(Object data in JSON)

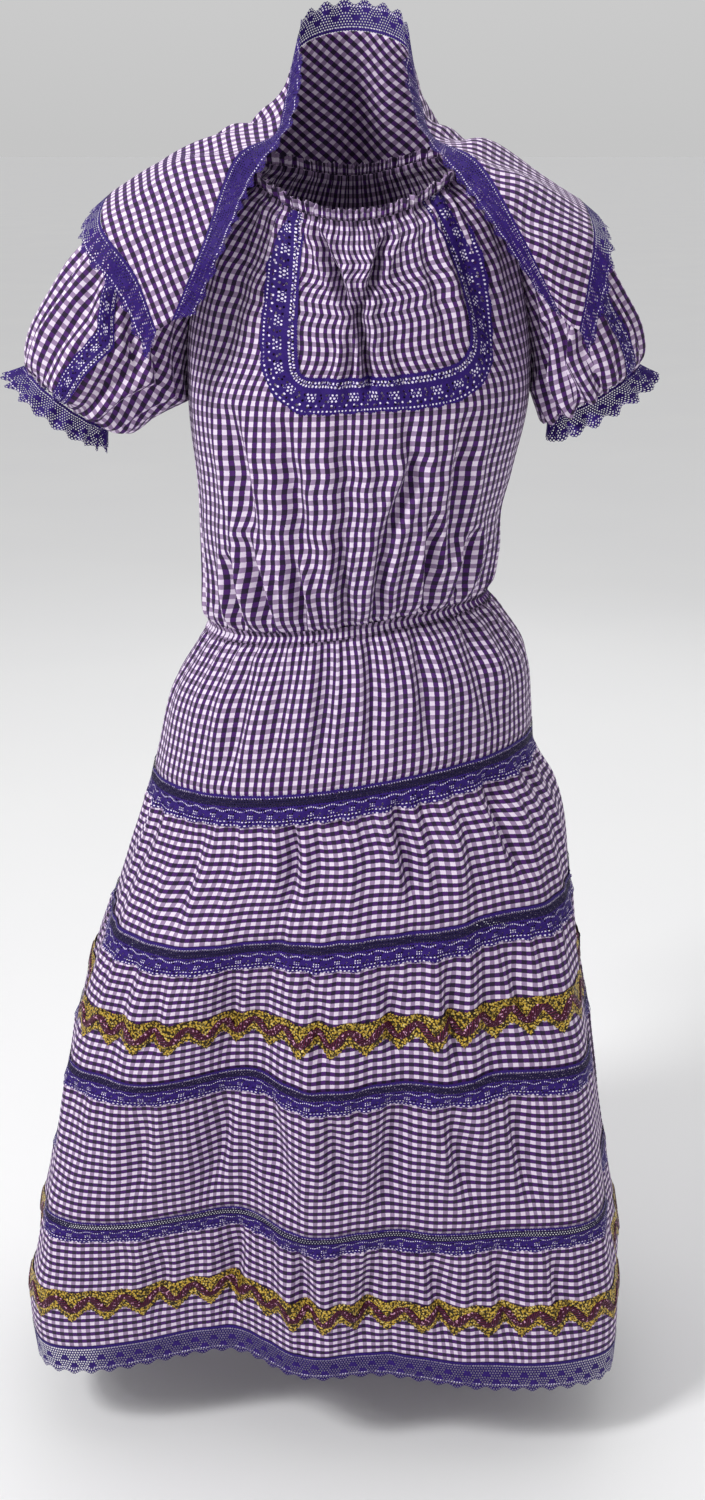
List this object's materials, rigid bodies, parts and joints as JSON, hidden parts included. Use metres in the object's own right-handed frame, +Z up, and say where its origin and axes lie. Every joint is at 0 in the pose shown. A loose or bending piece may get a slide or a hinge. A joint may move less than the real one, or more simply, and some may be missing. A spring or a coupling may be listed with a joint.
{
  "type": "santeria dress",
  "caption": "Peasant dress with puff sleeves, a bodice gathered at neck and waist, a tiered flared skirt with lace and braid bands, and a lace-edged three-cornered shawl.",
  "frame": {"origin": "centre of the neckline, level with the top of the shoulders, where the wearer's shoulders hold the dress", "axes": "+Z up along the body, front of the dress faces -Y, +X to the right of someone who looks at the front"},
  "size_m": [0.6582, 0.4067, 1.351],
  "materials": {
    "gingham": "woven cotton gingham, purple and white checks",
    "lace": "blue-violet net lace with a scalloped edge",
    "gold": "metallic gold braid with a maroon zigzag cord"
  },
  "bodies": {
    "root": {"bodice_front": "gingham", "bodice_back": "gingham", "sleeve_left": "gingham", "sleeve_right": "gingham", "neck_ruffle": "gingham", "waist_casing": "gingham", "hip_yoke_front": "gingham", "hip_yoke_back": "gingham", "tier_1_front": "gingham", "tier_1_back": "gingham", "tier_2_front": "gingham", "tier_2_back": "gingham", "tier_3_front": "gingham", "tier_3_back": "gingham", "tier_4_front": "gingham", "tier_4_back": "gingham", "shawl": "gingham", "bib_lace": "lace", "sleeve_lace_left": "lace", "cuff_frill_left": "lace", "sleeve_lace_right": "lace", "cuff_frill_right": "lace", "hip_lace_front": "lace", "hip_lace_back": "lace", "thigh_lace_front": "lace", "thigh_lace_back": "lace", "knee_lace_front": "lace", "knee_lace_back": "lace", "calf_lace_front": "lace", "calf_lace_back": "lace", "hem_lace_front": "lace", "hem_lace_back": "lace", "shawl_lace_neck": "lace", "shawl_lace_left": "lace", "shawl_lace_right": "lace", "upper_gold_trim_front": "gold", "upper_gold_trim_back": "gold", "lower_gold_trim_front": "gold", "lower_gold_trim_back": "gold"}
  },
  "joints": []
}
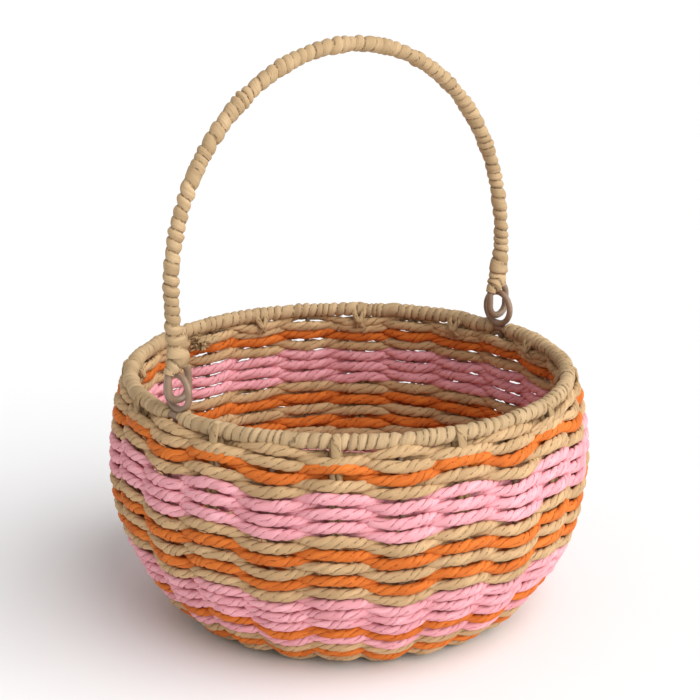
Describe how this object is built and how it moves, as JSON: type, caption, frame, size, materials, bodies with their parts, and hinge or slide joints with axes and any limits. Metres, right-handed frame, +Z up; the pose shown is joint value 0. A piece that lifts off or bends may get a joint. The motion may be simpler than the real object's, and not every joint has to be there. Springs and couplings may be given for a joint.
{
  "type": "easter basket",
  "caption": "Round woven basket of twisted paper cord in coloured stripes on a wire frame, with a paper-wrapped bail handle that swings.",
  "frame": {"origin": "centre of the footprint, on the floor", "axes": "+Z up; X runs through both handle eyes, so the handle swings about X; +Y is the way the handle falls at a negative angle"},
  "size_m": [0.2708, 0.2708, 0.3242],
  "materials": {
    "natural_paper": "matt twisted kraft paper cord and strip",
    "orange_cord": "matt twisted paper cord, dyed orange",
    "pink_cord": "matt twisted paper cord, dyed pink",
    "taupe_paint": "satin paint on steel wire"
  },
  "bodies": {
    "basket": {"rim_hoop": "taupe_paint", "rim_wrap": "natural_paper", "rim_eye_left": "taupe_paint", "rim_eye_right": "taupe_paint", "metal_rib_01": "taupe_paint", "metal_rib_02": "taupe_paint", "metal_rib_03": "taupe_paint", "metal_rib_04": "taupe_paint", "metal_rib_05": "taupe_paint", "metal_rib_06": "taupe_paint", "metal_rib_07": "taupe_paint", "metal_rib_08": "taupe_paint", "metal_rib_09": "taupe_paint", "metal_rib_10": "taupe_paint", "metal_rib_11": "taupe_paint", "metal_rib_12": "taupe_paint", "paper_stake_01": "natural_paper", "paper_stake_02": "natural_paper", "paper_stake_03": "natural_paper", "paper_stake_04": "natural_paper", "paper_stake_05": "natural_paper", "paper_stake_06": "natural_paper", "paper_stake_07": "natural_paper", "paper_stake_08": "natural_paper", "paper_stake_09": "natural_paper", "paper_stake_10": "natural_paper", "paper_stake_11": "natural_paper", "paper_stake_12": "natural_paper", "weave_01_natural": "natural_paper", "weave_02_orange": "orange_cord", "weave_03_natural": "natural_paper", "weave_04_pink": "pink_cord", "weave_05_pink": "pink_cord", "weave_06_pink": "pink_cord", "weave_07_natural": "natural_paper", "weave_08_orange": "orange_cord", "weave_09_natural": "natural_paper", "weave_10_orange": "orange_cord", "weave_11_natural": "natural_paper", "weave_12_pink": "pink_cord", "weave_13_pink": "pink_cord", "weave_14_pink": "pink_cord", "weave_15_orange": "orange_cord", "weave_16_pink": "pink_cord", "weave_17_natural": "natural_paper", "weave_18_orange": "orange_cord", "weave_19_natural": "natural_paper", "base_weave": "natural_paper", "base_hoop": "taupe_paint", "base_hub": "taupe_paint"},
    "handle": {"handle_wire": "taupe_paint", "handle_wrap": "natural_paper"}
  },
  "joints": [
    {"name": "handle_swing", "type": "hinge", "parent": "basket", "child": "handle", "pos_m": [0, 0, 0.1508], "axis": [1, 0, 0], "range_deg": [-96, 96]}
  ]
}
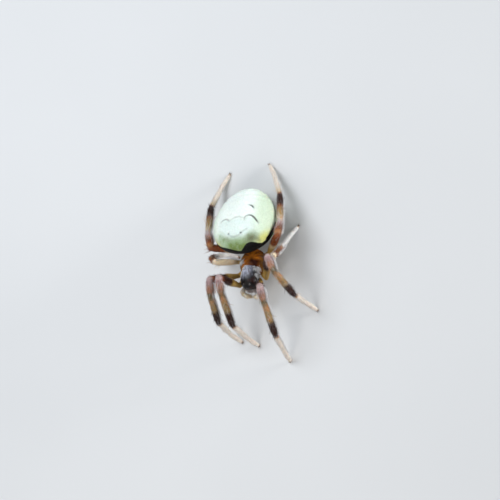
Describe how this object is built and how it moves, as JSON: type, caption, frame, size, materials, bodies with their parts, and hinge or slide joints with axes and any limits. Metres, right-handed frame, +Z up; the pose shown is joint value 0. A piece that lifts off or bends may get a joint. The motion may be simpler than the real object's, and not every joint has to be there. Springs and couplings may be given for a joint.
{
  "type": "orb weaver spider",
  "caption": "Orb weaver spider standing with raised knees: egg-shaped pale green abdomen, glossy dark head and thorax, banded legs, palps and jaws.",
  "frame": {"origin": "on the floor, under the middle of the spider's bounding box", "axes": "-Y towards the head, +X to the spider's left, +Z up"},
  "size_m": [0.0096, 0.0192, 0.0069],
  "materials": {
    "abdomen_skin": "pale mint-white abdomen, greener in front, with a yellow lobe and a black front band",
    "thorax_shell": "glossy orange-brown carapace",
    "head_shell": "glossy black head and jaws",
    "belly_shell": "dark brown sternum, waist and spinnerets",
    "eye": "polished black eyes",
    "fang": "dark red-brown fangs",
    "palp_skin": "pale tan palps with short hairs",
    "leg_base": "yellow-tan leg bases",
    "femur_skin": "yellow at the base, glossy black-brown towards the knee",
    "tibia_skin": "red-brown patella and tan tibia with a dark ring",
    "foot_skin": "pale cream metatarsus and tarsus"
  },
  "bodies": {
    "root": {"abdomen": "abdomen_skin", "chelicera_left": "head_shell", "chelicera_right": "head_shell", "coxa_left_1": "leg_base", "coxa_left_2": "leg_base", "coxa_left_3": "leg_base", "coxa_left_4": "leg_base", "coxa_right_1": "leg_base", "coxa_right_2": "leg_base", "coxa_right_3": "leg_base", "coxa_right_4": "leg_base", "eye_front_middle_left": "eye", "eye_front_middle_right": "eye", "eye_front_side_left": "eye", "eye_front_side_right": "eye", "eye_rear_middle_left": "eye", "eye_rear_middle_right": "eye", "eye_rear_side_left": "eye", "eye_rear_side_right": "eye", "fang_left": "fang", "fang_right": "fang", "femur_left_1": "femur_skin", "femur_left_2": "femur_skin", "femur_left_3": "femur_skin", "femur_left_4": "femur_skin", "femur_right_1": "femur_skin", "femur_right_2": "femur_skin", "femur_right_3": "femur_skin", "femur_right_4": "femur_skin", "foot_left_1": "foot_skin", "foot_left_2": "foot_skin", "foot_left_3": "foot_skin", "foot_left_4": "foot_skin", "foot_right_1": "foot_skin", "foot_right_2": "foot_skin", "foot_right_3": "foot_skin", "foot_right_4": "foot_skin", "head": "head_shell", "palp_left": "palp_skin", "palp_right": "palp_skin", "pedicel": "belly_shell", "spinneret_left_1": "belly_shell", "spinneret_left_2": "belly_shell", "spinneret_right_1": "belly_shell", "spinneret_right_2": "belly_shell", "sternum": "belly_shell", "thorax": "thorax_shell", "tibia_left_1": "tibia_skin", "tibia_left_2": "tibia_skin", "tibia_left_3": "tibia_skin", "tibia_left_4": "tibia_skin", "tibia_right_1": "tibia_skin", "tibia_right_2": "tibia_skin", "tibia_right_3": "tibia_skin", "tibia_right_4": "tibia_skin"}
  },
  "joints": []
}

> **Work instructions**:
For each line in the data above that contains the string "origin", extract the line.

> **Result of this exercise**:
List this object's materials, rigid bodies, parts and joints as JSON, hidden parts included. Use metres in the object's own right-handed frame, +Z up, and say where its origin and axes lie. Every joint is at 0 in the pose shown. A loose or bending piece may get a slide or a hinge. A joint may move less than the real one, or more simply, and some may be missing. A spring or a coupling may be listed with a joint.
  "frame": {"origin": "centre of the neckline, level with the top of the shoulders, where the wearer's shoulders hold the dress", "axes": "+Z up along the body, front of the dress faces -Y, +X to the right of someone who looks at the front"},
  "frame": {"origin": "centre of the footprint, on the floor", "axes": "+Z up; X runs through both handle eyes, so the handle swings about X; +Y is the way the handle falls at a negative angle"},
  "frame": {"origin": "on the floor, under the middle of the spider's bounding box", "axes": "-Y towards the head, +X to the spider's left, +Z up"},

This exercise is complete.